Declutter by Category: A Calmer Way to Let Go Without Overwhelm

A gentle, category-based approach to decluttering that prioritizes ease, clarity, and emotional steadiness over speed or perfection.

Decluttering advice often sounds louder than it needs to be.

It comes with timelines, rules, and an implied sense that if you just tried harder, your home would already feel better. For many people, that pressure is the very thing that makes starting feel impossible.

Decluttering by category offers a different entry point. It doesn’t ask you to move faster or think bigger. It simply changes the order in which decisions are made, so your brain doesn’t have to reset itself every few minutes.

This approach isn’t about getting rid of more.

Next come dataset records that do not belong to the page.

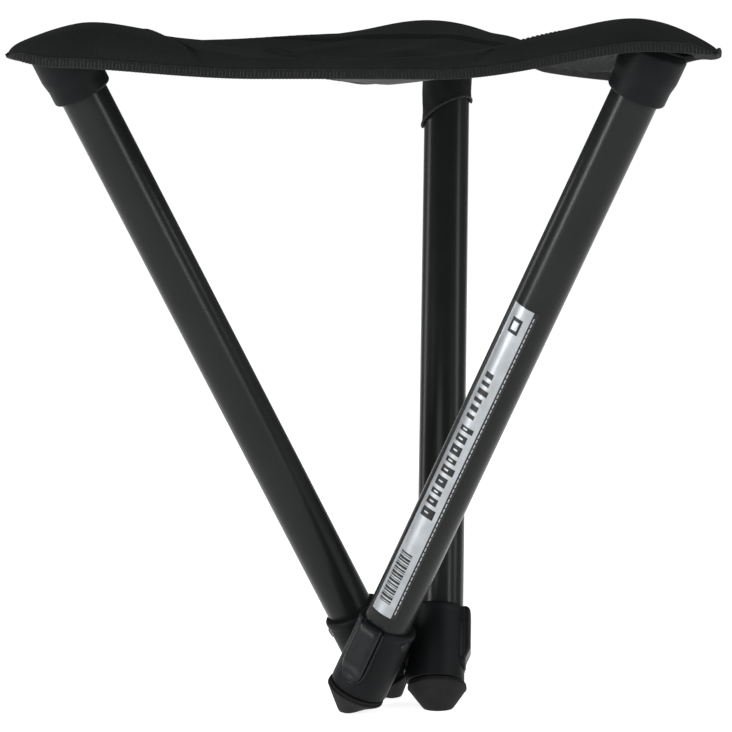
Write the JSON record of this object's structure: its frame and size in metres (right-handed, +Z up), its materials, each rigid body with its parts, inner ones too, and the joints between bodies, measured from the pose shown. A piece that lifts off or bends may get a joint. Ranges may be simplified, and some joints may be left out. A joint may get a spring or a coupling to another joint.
{
  "type": "three leg stool",
  "caption": "Folding camp stool with a triangular sling seat on crossing telescopic legs that hinge on one hub near the floor.",
  "frame": {"origin": "middle of the footprint box on the floor, under the open stool", "axes": "+Z up, +Y towards the rear leg, +X to the right"},
  "size_m": [0.3832, 0.336, 0.3805],
  "materials": {
    "anodised": "satin black anodised",
    "bare_aluminium": "drawn, bare",
    "moulded": "fine moulded grain, black",
    "rubber": "moulded, matt",
    "woven": "tight black polyester weave",
    "steel": "zinc plated",
    "foil": "silver printed film"
  },
  "bodies": {
    "hub": {"hub_block": "moulded", "hub_pin_right": "steel", "hub_pin_left": "steel", "hub_pin_rear": "steel"},
    "leg_right": {"outer_tube_right": "anodised", "collar_right": "moulded", "collar_rivet_right": "steel", "top_cap_right": "moulded", "cap_rivet_right": "steel", "seat_corner_right": "woven", "button_spring_right": "steel", "label": "foil"},
    "inner_leg_right": {"inner_tube_right": "bare_aluminium", "glide_bush_right": "moulded", "snap_pin_right": "steel", "foot_right": "rubber"},
    "button_right": {"release_button_right": "moulded"},
    "flap_right": {"seat_panel_right": "woven"},
    "leg_left": {"outer_tube_left": "anodised", "collar_left": "moulded", "collar_rivet_left": "steel", "top_cap_left": "moulded", "cap_rivet_left": "steel", "seat_corner_left": "woven", "button_spring_left": "steel"},
    "inner_leg_left": {"inner_tube_left": "bare_aluminium", "glide_bush_left": "moulded", "snap_pin_left": "steel", "foot_left": "rubber"},
    "button_left": {"release_button_left": "moulded"},
    "flap_left": {"seat_panel_left": "woven"},
    "leg_rear": {"outer_tube_rear": "anodised", "collar_rear": "moulded", "collar_rivet_rear": "steel", "top_cap_rear": "moulded", "cap_rivet_rear": "steel", "seat_corner_rear": "woven", "button_spring_rear": "steel"},
    "inner_leg_rear": {"inner_tube_rear": "bare_aluminium", "glide_bush_rear": "moulded", "snap_pin_rear": "steel", "foot_rear": "rubber"},
    "button_rear": {"release_button_rear": "moulded"},
    "flap_rear": {"seat_panel_rear": "woven"}
  },
  "joints": [
    {"name": "fold_right", "type": "hinge", "parent": "hub", "child": "leg_right", "pos_m": [-0.00952, -0.07498, 0.0268], "axis": [-0.3689, -0.9295, 0], "range_deg": [0, 28.2], "deforming": ["seat_panel_right", "seat_corner_right", "seat_panel_left", "seat_corner_left", "seat_panel_rear", "seat_corner_rear"]},
    {"name": "fold_left", "type": "hinge", "parent": "hub", "child": "leg_left", "pos_m": [-0.01601, -0.03077, 0.0268], "axis": [-0.6205, 0.7842, 0], "range_deg": [0, 28.2]},
    {"name": "fold_rear", "type": "hinge", "parent": "hub", "child": "leg_rear", "pos_m": [0.02553, -0.04725, 0.0268], "axis": [0.9894, 0.1452, 0], "range_deg": [0, 28.2]},
    {"name": "panel_right", "type": "hinge", "parent": "leg_right", "child": "flap_right", "pos_m": [0.15387, -0.13984, 0.362], "axis": [-0.3689, -0.9295, 0], "range_deg": [0, 62]},
    {"name": "panel_left", "type": "hinge", "parent": "leg_left", "child": "flap_left", "pos_m": [-0.15387, -0.13984, 0.362], "axis": [-0.6205, 0.7842, 0], "range_deg": [0, 62]},
    {"name": "panel_rear", "type": "hinge", "parent": "leg_rear", "child": "flap_rear", "pos_m": [0, 0.12667, 0.362], "axis": [0.9894, 0.1452, 0], "range_deg": [0, 62]},
    {"name": "extend_right", "type": "slide", "parent": "leg_right", "child": "inner_leg_right", "axis": [-0.4392, 0.1743, -0.8813], "range_m": [0, 0.25]},
    {"name": "extend_left", "type": "slide", "parent": "leg_left", "child": "inner_leg_left", "axis": [0.3706, 0.2932, -0.8813], "range_m": [0, 0.25]},
    {"name": "extend_rear", "type": "slide", "parent": "leg_rear", "child": "inner_leg_rear", "axis": [0.0686, -0.4675, -0.8813], "range_m": [0, 0.25]},
    {"name": "press_right", "type": "slide", "parent": "leg_right", "child": "button_right", "axis": [0.3689, 0.9295, 0], "range_m": [0, 0.0012], "stiffness_N_per_m": 400, "springref_m": -0.003, "deforming": ["button_spring_right"]},
    {"name": "press_left", "type": "slide", "parent": "leg_left", "child": "button_left", "axis": [0.6205, -0.7842, 0], "range_m": [0, 0.0012], "stiffness_N_per_m": 400, "springref_m": -0.003, "deforming": ["button_spring_left"]},
    {"name": "press_rear", "type": "slide", "parent": "leg_rear", "child": "button_rear", "axis": [-0.9894, -0.1452, 0], "range_m": [0, 0.0012], "stiffness_N_per_m": 400, "springref_m": -0.003, "deforming": ["button_spring_rear"]}
  ],
  "couplings": [
    {"joint": "fold_left", "follows": "fold_right", "ratio": 1},
    {"joint": "fold_rear", "follows": "fold_right", "ratio": 1},
    {"joint": "panel_right", "follows": "fold_right", "ratio": 2.1915},
    {"joint": "panel_left", "follows": "fold_right", "ratio": 2.1915},
    {"joint": "panel_rear", "follows": "fold_right", "ratio": 2.1915}
  ]
}
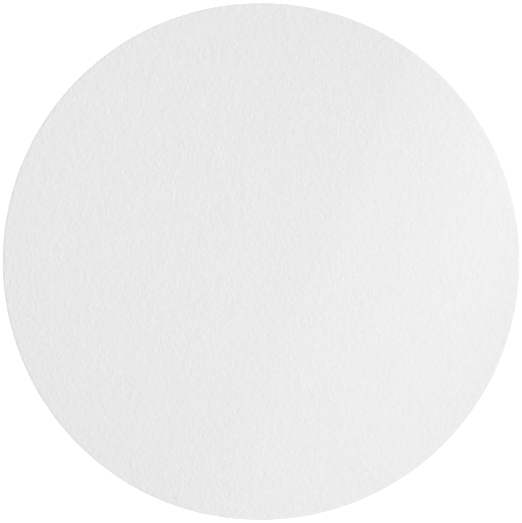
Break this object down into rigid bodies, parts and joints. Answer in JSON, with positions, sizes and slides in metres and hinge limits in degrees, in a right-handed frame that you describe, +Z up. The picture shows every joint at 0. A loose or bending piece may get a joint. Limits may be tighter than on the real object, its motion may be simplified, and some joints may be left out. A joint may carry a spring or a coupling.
{
  "type": "filter paper disc",
  "caption": "Flat round disc of plain white filter paper with a die-cut edge, for lining a laboratory funnel or holder.",
  "frame": {"origin": "centre of the underside, on the surface that the disc lies on", "axes": "+Z up out of the upper face, along the disc's axis; +X and +Y in the plane of the sheet, which is the same in every direction"},
  "size_m": [0.11, 0.11, 0.0002],
  "materials": {
    "filter_paper": "matt, unglazed and faintly fibrous"
  },
  "bodies": {
    "root": {"paper_disc": "filter_paper"}
  },
  "joints": []
}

It’s about reducing the mental friction that shows up when every drawer, shelf, and room asks you to switch context. Category-based decluttering keeps your attention in one lane, which quietly lowers stress and decision fatigue.

You don’t need a perfect plan to begin reading this. You don’t need to agree with everything. This is not a system you have to commit to.

It’s a way of understanding why some decluttering attempts feel heavy, and why others feel surprisingly manageable.

Why Decluttering by Category Feels Different Than Room-by-Room

Room-by-room decluttering is familiar because it mirrors how we move through a home. You stand in the kitchen, you deal with the kitchen. On the surface, that makes sense.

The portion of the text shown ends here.